A marginal seat and bellwether since 1983, North West Leicestershire's main settlements are Coalville and Ashby-de-la-Zouch. The population is divided between Labour-inclined former mining areas with high rates of employment and low social housing dependency, and Conservative-inclined rural villages, with most people focused close to the two towns named.

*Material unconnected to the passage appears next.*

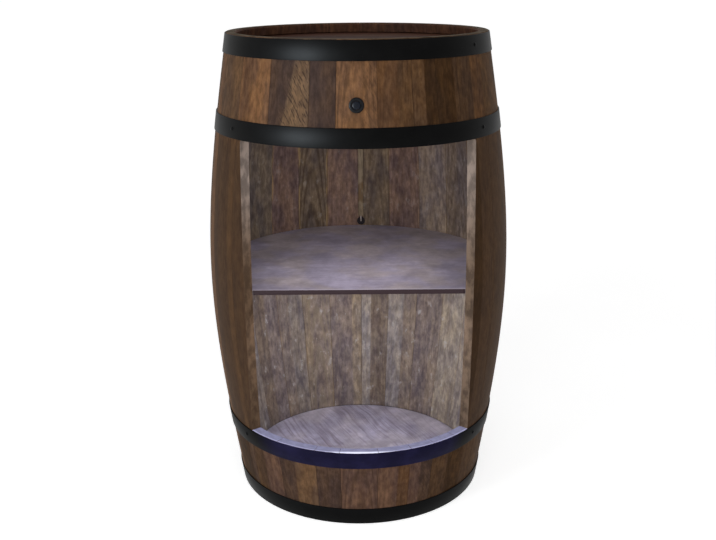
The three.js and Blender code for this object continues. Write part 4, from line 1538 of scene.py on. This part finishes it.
def area_lamp(name, watts, size, place, target, tone=(1, 1, 1)):
    """A soft rectangular lamp at a place that faces a target."""
    data = bpy.data.lights.new(name, "AREA")
    data.shape = "RECTANGLE"
    data.size, data.size_y = size
    data.energy = watts
    data.color = tone
    lamp = bpy.data.objects.new(name, data)
    bpy.context.scene.collection.objects.link(lamp)
    lamp.visible_camera = False
    lamp.location = place
    lamp.rotation_euler = (Vector(target) - Vector(place)).to_track_quat("-Z", "Y").to_euler()
    return lamp


def add_lamps(values):
    """A window on the left, a front lamp, a lamp for sheen alone, and two for the light strip's glow."""
    middle = (0, 0, 0.42)
    cool = (0.86, 0.90, 1.0)
    area_lamp("window", values.window, (0.6, 1.3), (-1.75, -1.75, 0.95), middle, (0.95, 0.98, 1.0))
    front_lamp = area_lamp("front_lamp", values.fill, (2.4, 1.5), (0.1, -2.6, 0.80), middle)
    front_lamp.visible_glossy = False
    sheen_place, sheen_target = (-1.55, -1.7, 0.80), (0, 0, 0.75)
    sheen = area_lamp("sheen", values.sheen, (0.8, 0.8), sheen_place, sheen_target, (0.82, 0.92, 1.0))
    sheen.visible_diffuse = False
    front = AXIS_Y - 0.205
    under_strip, over_shelf = (0, front, OPENING_TOP + 0.002), (0, front + 0.20, 0.40)
    area_lamp("strip_glow", values.glow, (0.16, 0.012), under_strip, over_shelf, cool)
    under_shelf, on_floor = (0, SHELF_LOW.y + 0.015, SHELF_LOW.z - 0.012), (0, AXIS_Y + 0.08, 0.085)
    area_lamp("low_glow", values.low_glow, (0.28, 0.02), under_shelf, on_floor, cool)


def add_floor(scene):
    """A wide round floor at height zero: points at reach times cos a and sin a."""
    reach, sides = 60.0, 64
    turns = np.linspace(0, math.tau, sides, endpoint=False)
    points = np.stack([reach * np.cos(turns), reach * np.sin(turns), np.zeros(sides)], -1)
    mesh = bpy.data.meshes.new("ground")
    mesh.from_pydata(points.tolist(), [], [list(range(sides))])
    mesh.materials.append(material(ground_white))
    ground = bpy.data.objects.new("ground", mesh)
    scene.collection.objects.link(ground)


class BARREL_OT_stage(Operator):
    """Make the camera, the lamps, the even daylight and the pale floor"""

    bl_idname = "barrel.stage"
    bl_label = "Stage"

    def execute(self, context):
        scene = context.scene
        add_camera(scene)
        scene.view_settings.view_transform = "Standard"
        add_daylight(scene)
        add_lamps(stage_values())
        add_floor(scene)
        return {"FINISHED"}


class BARREL_PT_cabinet(Panel):
    """Lists the sizes, the colours, the stage's values and the pieces"""

    bl_idname = "BARREL_PT_cabinet"
    bl_label = "Barrel Bar Cabinet"
    bl_space_type = "VIEW_3D"
    bl_region_type = "UI"
    bl_category = "Barrel"

    def draw(self, context):
        for group in (sizes(), colours(), stage_values()):
            box = self.layout.box()
            for name in group.bl_rna.properties.keys():
                if name not in ("rna_type", "name"):
                    box.prop(group, name)
        for operator in OPERATORS:
            self.layout.operator(operator.bl_idname)


OPERATORS = (
    BARREL_OT_stage,
    BARREL_OT_staves,
    BARREL_OT_hoops,
    BARREL_OT_fasteners,
    BARREL_OT_heads,
    BARREL_OT_shelf,
    BARREL_OT_push_button,
    BARREL_OT_light_strip,
    BARREL_OT_duct,
    BARREL_OT_grommet,
    BARREL_OT_leads,
)
CLASSES = (BarrelSizes, BarrelColours, BarrelStage, *OPERATORS, BARREL_PT_cabinet)


def register():
    for each in CLASSES:
        bpy.utils.register_class(each)
    bpy.types.Scene.barrel_sizes = PointerProperty(type=BarrelSizes)
    bpy.types.Scene.barrel_colours = PointerProperty(type=BarrelColours)
    bpy.types.Scene.barrel_stage = PointerProperty(type=BarrelStage)


def unregister():
    del bpy.types.Scene.barrel_stage
    del bpy.types.Scene.barrel_colours
    del bpy.types.Scene.barrel_sizes
    for each in reversed(CLASSES):
        bpy.utils.unregister_class(each)


def main():
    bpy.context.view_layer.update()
    register()
    bpy.ops.barrel.stage()
    bpy.ops.barrel.staves()
    bpy.ops.barrel.hoops()
    bpy.ops.barrel.fasteners()
    bpy.ops.barrel.heads()
    bpy.ops.barrel.shelf()
    bpy.ops.barrel.push_button()
    bpy.ops.barrel.light_strip()
    bpy.ops.barrel.duct()
    bpy.ops.barrel.grommet()
    bpy.ops.barrel.leads()


if __name__ == "__main__":
    main()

In 2011 Coalfield Resources plc were given permission to develop an opencast coal mining pit on the site of the former Minorca colliery on the outskirts of Measham in the seat which will be 1 mi (1.6 km) across and extract 1,250,000 tonnes (1,230,000 tons) of coal over five years, and 250,000 tonnes (about 245,000 tons) of clay. This will be one of three large mines all operated by the main UK coal-extracting company.


...
Wikipedia

...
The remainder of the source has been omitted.